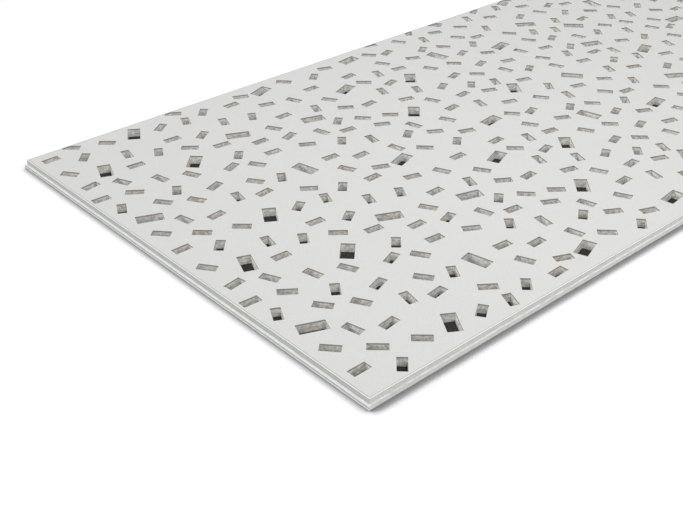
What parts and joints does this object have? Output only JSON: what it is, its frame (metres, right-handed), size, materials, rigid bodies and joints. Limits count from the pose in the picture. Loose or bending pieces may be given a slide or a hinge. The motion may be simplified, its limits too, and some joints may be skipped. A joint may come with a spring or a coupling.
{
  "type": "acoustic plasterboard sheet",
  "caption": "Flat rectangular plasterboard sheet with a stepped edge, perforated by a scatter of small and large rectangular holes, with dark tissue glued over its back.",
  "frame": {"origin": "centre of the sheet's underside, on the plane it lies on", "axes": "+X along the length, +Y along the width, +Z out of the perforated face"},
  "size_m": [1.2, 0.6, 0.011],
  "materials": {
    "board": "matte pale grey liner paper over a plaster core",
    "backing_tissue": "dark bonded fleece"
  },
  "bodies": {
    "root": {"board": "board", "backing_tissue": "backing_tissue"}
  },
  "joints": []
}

[Requirements]
Write out the data again, exactly and in full.

[Solution to this problem]
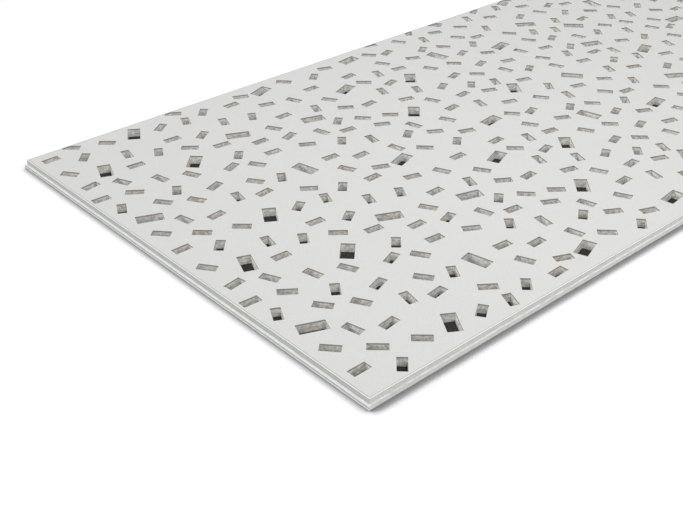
What parts and joints does this object have? Output only JSON: what it is, its frame (metres, right-handed), size, materials, rigid bodies and joints. Limits count from the pose in the picture. Loose or bending pieces may be given a slide or a hinge. The motion may be simplified, its limits too, and some joints may be skipped. A joint may come with a spring or a coupling.
{
  "type": "acoustic plasterboard sheet",
  "caption": "Flat rectangular plasterboard sheet with a stepped edge, perforated by a scatter of small and large rectangular holes, with dark tissue glued over its back.",
  "frame": {"origin": "centre of the sheet's underside, on the plane it lies on", "axes": "+X along the length, +Y along the width, +Z out of the perforated face"},
  "size_m": [1.2, 0.6, 0.011],
  "materials": {
    "board": "matte pale grey liner paper over a plaster core",
    "backing_tissue": "dark bonded fleece"
  },
  "bodies": {
    "root": {"board": "board", "backing_tissue": "backing_tissue"}
  },
  "joints": []
}